WRITTEN EXERCISE: Copy, character for character, the lines running from the one with "band_and_head();" to the one with "scene = bpy.context.scene", ends included. Leave out every other line.

━━━ SUPPLIED MATERIAL

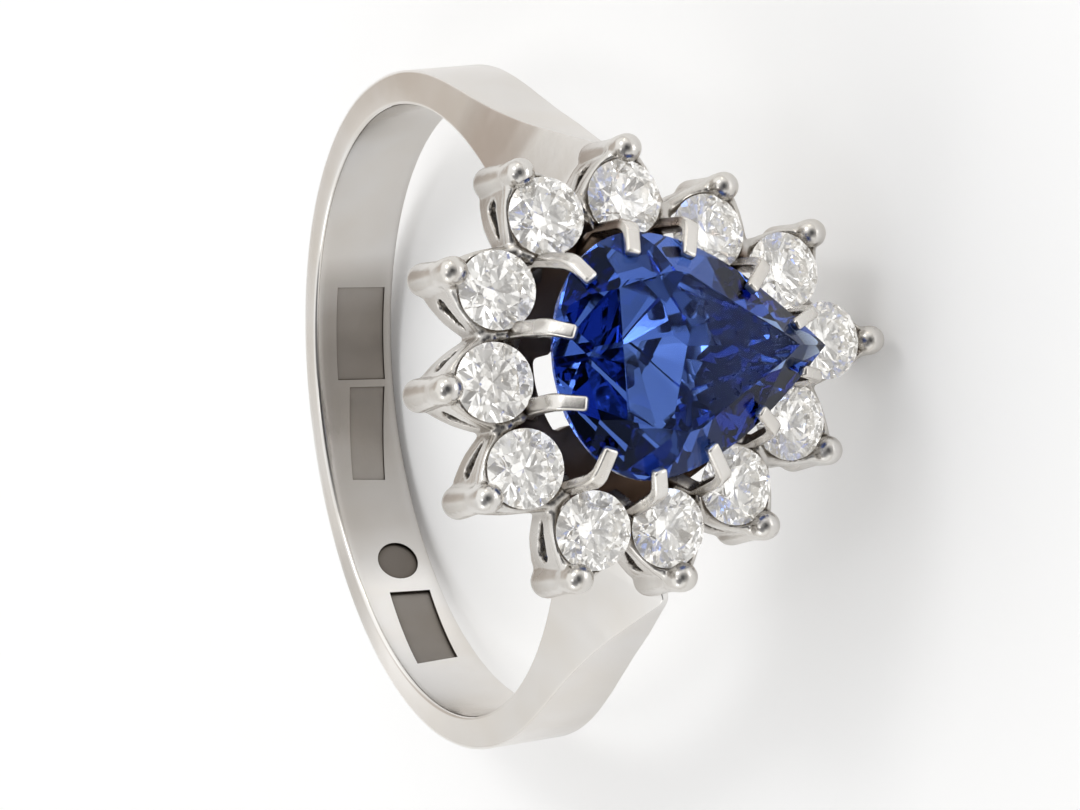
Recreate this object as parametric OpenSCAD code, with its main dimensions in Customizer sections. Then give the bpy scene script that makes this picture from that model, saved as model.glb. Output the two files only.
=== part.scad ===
/* [Band] */
// Inside diameter of the band
bore_d = 17; // [16.5:0.1:17.5]
// Thickness of the band round the back
band_t = 0.95; // [0.8:0.05:1.2]
// Width of the band round the back
band_w = 2.5; // [2.3:0.1:2.9]
// How far the shoulders flare outward before they reach the head
flare = 2.85; // [2.7:0.05:3]

/* [Halo] */
// Height of the small stones' girdles above the finger's axis
halo_h = 12.5; // [12.3:0.05:12.7]
// Diameter of the small round stones
stone_d = 1.95; // [1.8:0.01:1.98]
// Outward tilt of the small stones in degrees
stone_tilt = 5; // [3:1:7]
// How far the outer prongs stand from the middle of their stone
prong_out = 1.24; // [1.2:0.01:1.3]
// Radius of the outer prongs and of the rounded lobes below them
prong_r = 0.35; // [0.3:0.01:0.38]
// Height of the petals, from the girdle to the underside of the lobes
petal_h = 2.25; // [2.1:0.05:2.4]
// Thickness of the petals' walls
wall_t = 0.36; // [0.3:0.02:0.4]

/* [Centre stone] */
// Height of the centre stone's girdle above the small stones' girdles
rise = 1.4; // [1.35:0.05:1.5]
// Half width of the centre stone
pear_b = 3.0; // [2.95:0.01:3.02]
// Length from the widest line to the round end
pear_head = 2.35; // [2.3:0.01:2.38]
// Length from the widest line to the point
pear_tail = 4.9; // [4.8:0.05:4.95]
// Crown height of the centre stone
crown_h = 0.85; // [0.8:0.05:0.9]
// Pavilion depth of the centre stone
pav_h = 2.6; // [2.4:0.05:2.7]
// Turn of the centre stone's long axis in degrees
pear_turn = 3.3; // [3:0.1:3.6]

/* [Claws] */
// Thickness of the flat inner claws
claw_t = 0.30; // [0.24:0.02:0.32]

/* [Fit] */
// Air between a stone and the metal round it
gap = 0.03; // [0.02:0.01:0.04]

/* [Hidden] */
$fn = 48;

GOLD = [0.80, 0.78, 0.75];
BLUE = [0.06, 0.12, 0.55];
ICE = [0.92, 0.94, 0.96];

bore_r = bore_d / 2;
sap_h = halo_h + rise;

// The ring as worn is x = up through the head, y = across it, z = along the finger.
// It lies on its side: the lobe under the centre stone's point and the lower back
// edge of the band touch the surface.
lie = 13.85;
// Height of the finger's axis above the surface at the origin, once it lies
lift = 3.476;
// Shift that puts the middle of the whole outline over the origin
shift_x = -2.706;
shift_y = 0;

// Middles of the small stones, in order round the head.
// Columns: along the finger, across the head
STONES = [
    [2.55, 3.95], [0.40, 4.20], [-1.75, 3.15], [-3.70, 2.00],
    [-4.60, 0.15], [-3.30, -1.75], [-1.55, -3.15], [0.45, -3.95],
    [2.45, -3.75], [4.00, -2.05], [4.50, 0.10], [4.10, 2.30]];

// Inner claws, one in each gap between stone i and the next one.
// Columns: foot along the finger, foot across, tip along the finger, tip across,
// length of the part bent over the centre stone, width
CLAWS = [
    [ 1.05,  3.50,  1.35,  2.65, 0.80, 0.44], [-0.60,  3.45, -0.10,  2.45, 0.95, 0.42],
    [-2.60,  2.30, -1.65,  1.50, 0.95, 0.38], [-3.85,  0.95, -2.70,  0.50, 0.90, 0.34],
    [-3.65, -0.80, -2.75, -0.60, 0.70, 0.34], [-2.30, -2.15, -1.45, -1.40, 0.80, 0.38],
    [-0.65, -3.15,  0.00, -2.10, 0.95, 0.42], [ 1.20, -3.45,  1.45, -2.50, 0.65, 0.44],
    [ 2.90, -2.65,  2.60, -1.85, 0.75, 0.44], [ 3.60, -0.60,  3.05, -0.75, 0.60, 0.44],
    [ 3.80,  1.30,  3.10,  0.95, 0.55, 0.44], [ 2.85,  2.95,  2.50,  2.15, 0.60, 0.44]];

// Band and shoulders, by the angle from the middle of the head.
// Columns: angle, distance of the outer face from the bore at no flare,
// half width of the outer face, half width at the bore
BAND = [
    [0, 0.85, 0.70, 0.75],
    [9, 1.00, 0.66, 0.78],
    [12.5, 2.60, 0.50, 0.82],
    [16, 2.80, 0.40, 0.90],
    [20, 3.10, 0.28, 1.00],
    [24, 3.42, 0.16, 1.10],
    [28, 3.80, 0.08, 1.18],
    [34, 0, 0.46, 1.25],
    [42, 0, 0.70, 1.25],
    [50, 0, 0.86, 1.25],
    [58, 0, 0.96, 1.25],
    [70, 0, 1.06, 1.25],
    [84, 0, 1.18, 1.25],
    [105, 0, 1.25, 1.25],
    [180, 0, 1.25, 1.25]];
flare_from = 28;
flare_to = 70;

function column(t, c) = [for (r = t) [r[0], r[c]]];
TOP_W = column(BAND, 2);
BORE_W = column(BAND, 3);
UNDER = column(BAND, 1);
function wide(k) = band_w / 2.5 * k;
function outer(t) = bore_r + (t < flare_from ? lookup(t, UNDER)
    : band_t + flare * pow(max(0, (flare_to - t) / (flare_to - flare_from)), 2.9));
function from_head(t) = t > 180 ? 360 - t : t;

// One section of the band at angle t: bore edge and outer edge on each side
function section(t) = let (a = from_head(t), ro = outer(a), ri = bore_r - 0.25,
        wo = wide(lookup(a, TOP_W)), wb = wide(lookup(a, BORE_W)),
        wi = wb + (wb - wo) * 0.25 / (ro - bore_r))
    [[ri, -wi], [ro, -wo], [ro, wo], [ri, wi]];

BAND_STEPS = 90;
module band_solid() {
    pts = [for (i = [0 : BAND_STEPS - 1]) let (t = i * 360 / BAND_STEPS)
            for (p = section(t)) [p[0] * cos(t), p[0] * sin(t), p[1]]];
    quad = function (i, j) let (n = BAND_STEPS * 4, a = i * 4 + j, b = i * 4 + (j + 1) % 4,
            c = (a + 4) % n, d = (b + 4) % n) [[a, b, c], [b, d, c]];
    polyhedron(pts, [for (i = [0 : BAND_STEPS - 1]) for (j = [0 : 3]) each quad(i, j)]);
}

function next(i) = (i + 1) % 12;
function prev(i) = (i + 11) % 12;
function unit(v) = v / norm(v);
// Outward direction of stone i in the plane of the head: square to the line between its neighbours
function along(i) = unit(STONES[next(i)] - STONES[prev(i)]);
function outward(i) = let (d = along(i), s = [-d[1], d[0]]) s * STONES[i] > 0 ? s : -s;
// Prong of stone i, and the valley between stone i and the next
function prong(i) = STONES[i] + outward(i) * prong_out;
function valley(i) = (STONES[i] + STONES[next(i)]) / 2 + unit(outward(i) + outward(next(i))) * 0.06;

// Puts a point given along the finger and across the head, at a height, in the ring's frame
function put(h, p) = [h, p[1], p[0]];

// A plate standing on its edge between two plan points: x runs along it, y is up through the head
module plate(p, q, t) {
    d = q - p;
    translate(put(halo_h, p)) rotate([atan2(d[0], d[1]), 0, 0]) rotate([180, 0, 90])
        linear_extrude(t, center = true) children();
}

// One arm of a petal: a thick rail below the girdle, a thin rail below the window
module arm(p, q) {
    l = norm(q - p);
    foot = -petal_h + prong_r;
    plate(p, q, wall_t) difference() {
        polygon([[0, -0.10], [l, -0.14], [l + 0.02, -1.08], [l * 0.55, foot - 0.02], [0.12, foot - prong_r + 0.12], [0, foot - prong_r + 0.12]]);
        circle_at(0.72, -1.32, 0.27);
        polygon([[0.72, -1.05], [0.72, -1.59], [l - 0.36, -0.86]]);
    }
}
module circle_at(x, y, r) { translate([x, y]) circle(r, $fn = 32); }

// Rounded outer edge of a petal with the bead that holds its stone, turned in one piece
module lobe(i) {
    foot = -petal_h + prong_r;
    translate(put(halo_h, prong(i))) rotate([0, 90, 0]) rotate_extrude() intersection() {
        union() {
            circle_at(0, foot, prong_r);
            translate([0, foot]) square([prong_r, -foot]);
            circle_at(0, 0.08, prong_r + 0.02);
        }
        translate([0, -5]) square([2, 10]);
    }
}

// Outline of a flat strip of half thickness h along the points p
function square_to(v) = [-v[1], v[0]];
function strip(p, h) = let (n = len(p),
        s = [for (i = [0 : n - 2]) square_to(unit(p[i + 1] - p[i]))],
        m = [for (i = [0 : n - 1]) i == 0 ? s[0] : i == n - 1 ? s[n - 2] : (s[i - 1] + s[i]) / (1 + s[i - 1] * s[i])])
    concat([for (i = [0 : n - 1]) p[i] + h * m[i]], [for (i = [n - 1 : -1 : 0]) p[i] - h * m[i]]);

// Pear outline about its widest line, shrunk by s all round; the point is towards -x
PEAR_N = 1.8;
function pear(s, n = 14) = let (a = pear_head - s, b = pear_b - s, c = pear_tail - s * 1.25,
        half = concat([for (i = [0 : n]) [a * cos(90 * i / n), b * sin(90 * i / n)]],
            [for (i = [1 : n]) let (u = i / n) [-c * u, b * (1 - pow(u, PEAR_N))]]))
    concat(half, [for (i = [2 * n - 1 : -1 : 1]) [half[i][0], -half[i][1]]]);
PEAR_AT = [1.2, 0.25];
module in_pear() { translate(PEAR_AT) rotate(pear_turn) children(); }
// Stands a flat outline, drawn along the finger and across, at a height through the head
module stand(h) { translate([h, 0, 0]) rotate([0, 90, 0]) mirror([1, 0, 0]) children(); }

// Height of the top of the gallery wire that joins the claws under the centre stone
wire_top = halo_h - 1.05;
wire_h = 0.6;
module gallery_wire() {
    stand(wire_top - wire_h) linear_extrude(wire_h) difference() {
        in_pear() polygon(pear(0.15));
        in_pear() polygon(pear(0.65));
    }
}

// An inner claw, one flat strip: a stem from the gallery wire out to its valley, a riser to
// the girdle, and the bent tip; and the short web from the valley to the claw's foot
module claw(i) {
    c = CLAWS[i];
    foot = [c[0], c[1]];
    tip = [c[2], c[3]];
    run = norm(tip - foot);
    knee = run - c[4];
    plate(foot, tip, c[5]) polygon(strip([
        [0.75, wire_top - 0.4 - halo_h], [0, -0.35], [knee - 0.02, rise - 0.12],
        [knee + 0.10, rise + 0.20], [run, rise + 0.60]], claw_t / 2));
    plate(valley(i), foot, wall_t) translate([-0.1, -0.95]) square([norm(foot - valley(i)) + 0.2, 0.8]);
}

// Small stone standing on its own middle, its crown up
module seat() {
    r = stone_d / 2 + gap;
    d = stone_d;
    rotate_extrude($fn = 48) polygon([[0, -0.43 * d - gap], [r, -0.015 * d - gap],
        [r, 0.015 * d + gap], [0.56 * d / 2 + gap, 0.16 * d + gap], [0, 0.16 * d + gap]]);
}
module at_stone(i) {
    o = outward(i);
    translate(put(halo_h, STONES[i])) rotate([atan2(o[0], o[1]), 0, 0])
        rotate([0, 0, stone_tilt]) rotate([0, 90, 0]) children();
}

// Eight-fold brilliant of diameter d: table, star points, girdle, pavilion points and culet
module brilliant(d) {
    r = d / 2;
    ring = function (rad, z, n, turn) [for (k = [0 : n - 1]) [rad * r * cos(360 / n * k + turn), rad * r * sin(360 / n * k + turn), z * d]];
    hull() polyhedron_of(concat(
        ring(0.56, 0.160, 8, 22.5), ring(0.775, 0.113, 8, 0), ring(1, 0.015, 16, 0), ring(1, -0.015, 16, 0),
        ring(0.22, -0.345, 8, 22.5), [[0, 0, -0.43 * d]]));
}
// Any solid whose corners are the points given, for hull()
module polyhedron_of(p) { polyhedron(p, [for (k = [1 : len(p) - 2]) [0, k, k + 1]]); }

// Table, crown break, girdle, pavilion break and culet of the centre stone, grown by g all round
module pear_cut(g = 0) {
    up = function (s, z, n) [for (p = pear(s - g, n)) [p[0], p[1], z + sign(z) * g]];
    in_pear() hull() polyhedron_of(concat(
        up(1.15, crown_h, 5), up(0.55, crown_h * 0.48, 5), up(0, 0.06, 10), up(0, -0.06, 10),
        up(1.55, -pav_h * 0.62, 5), [[-0.55, 0, -pav_h - g]]));
}

module lie_down() {
    translate([shift_x, shift_y, lift]) rotate([0, -lie, 0]) children();
}

module band_and_head() {
    color(GOLD) lie_down() difference() {
        union() {
            band_solid();
            gallery_wire();
            for (i = [0 : 11]) {
                lobe(i);
                arm(prong(i), valley(i));
                arm(prong(i), valley(prev(i)));
                claw(i);
                translate(put(halo_h - 1.2, valley(i))) rotate([0, 90, 0]) cylinder(h = 1.0, r = 0.24, $fn = 24);
            }
        }
        cylinder(h = 20, r = bore_r, center = true, $fn = 128);
        for (i = [0 : 11]) at_stone(i) seat();
        stand(sap_h) pear_cut(gap);
    }
}
module centre_stone() { color(BLUE) lie_down() stand(sap_h) pear_cut(); }
module halo_stone(i) { color(ICE) lie_down() at_stone(i) brilliant(stone_d); }

band_and_head();
centre_stone();
halo_stone(0);  // halo_stone_01
halo_stone(1);  // halo_stone_02
halo_stone(2);  // halo_stone_03
halo_stone(3);  // halo_stone_04
halo_stone(4);  // halo_stone_05
halo_stone(5);  // halo_stone_06
halo_stone(6);  // halo_stone_07
halo_stone(7);  // halo_stone_08
halo_stone(8);  // halo_stone_09
halo_stone(9);  // halo_stone_10
halo_stone(10);  // halo_stone_11
halo_stone(11);  // halo_stone_12
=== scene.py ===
import math
import random
import bpy
import bmesh
import numpy as np
from mathutils import Matrix, Vector


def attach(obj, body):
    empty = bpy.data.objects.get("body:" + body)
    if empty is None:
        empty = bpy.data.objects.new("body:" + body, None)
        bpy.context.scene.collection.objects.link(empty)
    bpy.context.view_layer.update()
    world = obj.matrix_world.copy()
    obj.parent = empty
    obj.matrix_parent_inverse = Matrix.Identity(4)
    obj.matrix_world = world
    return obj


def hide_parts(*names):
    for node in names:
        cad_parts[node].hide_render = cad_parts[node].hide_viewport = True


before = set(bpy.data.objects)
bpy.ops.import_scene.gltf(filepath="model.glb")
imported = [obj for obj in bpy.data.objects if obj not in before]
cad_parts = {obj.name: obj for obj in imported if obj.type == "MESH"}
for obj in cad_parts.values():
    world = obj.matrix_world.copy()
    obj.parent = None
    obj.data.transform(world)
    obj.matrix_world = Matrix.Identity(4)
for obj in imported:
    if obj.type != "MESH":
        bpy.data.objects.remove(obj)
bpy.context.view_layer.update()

rng = random.Random(7)
scene = bpy.context.scene

# ---------------------------------------------------------------------------------------------
# Named sizes in millimetres, in the ring's own frame: height through the head (h), across (t)
# and along the finger (a)
BORE_R, BAND_T, FLARE = 8.5, 0.95, 2.85
HALO_H, STONE_D, STONE_TILT = 12.5, 1.95, 5.0
PRONG_OUT, PRONG_R, PETAL_H, WALL_T = 1.24, 0.35, 2.25, 0.36
RISE, PEAR_B, PEAR_HEAD, PEAR_TAIL = 1.4, 3.0, 2.35, 4.9
CROWN_H, PAV_H, PEAR_TURN, PEAR_AT = 0.85, 2.6, 3.3, (1.2, 0.25)
CLAW_T, GAP = 0.30, 0.03
WIRE_TOP, WIRE_H = HALO_H - 1.05, 0.6
SAP_H = HALO_H + RISE
LIE = math.radians(13.85)
SHIFT = np.array([-2.706, 0.0, 3.476])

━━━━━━

FINAL RESULT:
band_and_head();
centre_stone();
halo_stone(0);  // halo_stone_01
halo_stone(1);  // halo_stone_02
halo_stone(2);  // halo_stone_03
halo_stone(3);  // halo_stone_04
halo_stone(4);  // halo_stone_05
halo_stone(5);  // halo_stone_06
halo_stone(6);  // halo_stone_07
halo_stone(7);  // halo_stone_08
halo_stone(8);  // halo_stone_09
halo_stone(9);  // halo_stone_10
halo_stone(10);  // halo_stone_11
halo_stone(11);  // halo_stone_12
=== scene.py ===
import math
import random
import bpy
import bmesh
import numpy as np
from mathutils import Matrix, Vector


def attach(obj, body):
    empty = bpy.data.objects.get("body:" + body)
    if empty is None:
        empty = bpy.data.objects.new("body:" + body, None)
        bpy.context.scene.collection.objects.link(empty)
    bpy.context.view_layer.update()
    world = obj.matrix_world.copy()
    obj.parent = empty
    obj.matrix_parent_inverse = Matrix.Identity(4)
    obj.matrix_world = world
    return obj


def hide_parts(*names):
    for node in names:
        cad_parts[node].hide_render = cad_parts[node].hide_viewport = True


before = set(bpy.data.objects)
bpy.ops.import_scene.gltf(filepath="model.glb")
imported = [obj for obj in bpy.data.objects if obj not in before]
cad_parts = {obj.name: obj for obj in imported if obj.type == "MESH"}
for obj in cad_parts.values():
    world = obj.matrix_world.copy()
    obj.parent = None
    obj.data.transform(world)
    obj.matrix_world = Matrix.Identity(4)
for obj in imported:
    if obj.type != "MESH":
        bpy.data.objects.remove(obj)
bpy.context.view_layer.update()

rng = random.Random(7)
scene = bpy.context.scene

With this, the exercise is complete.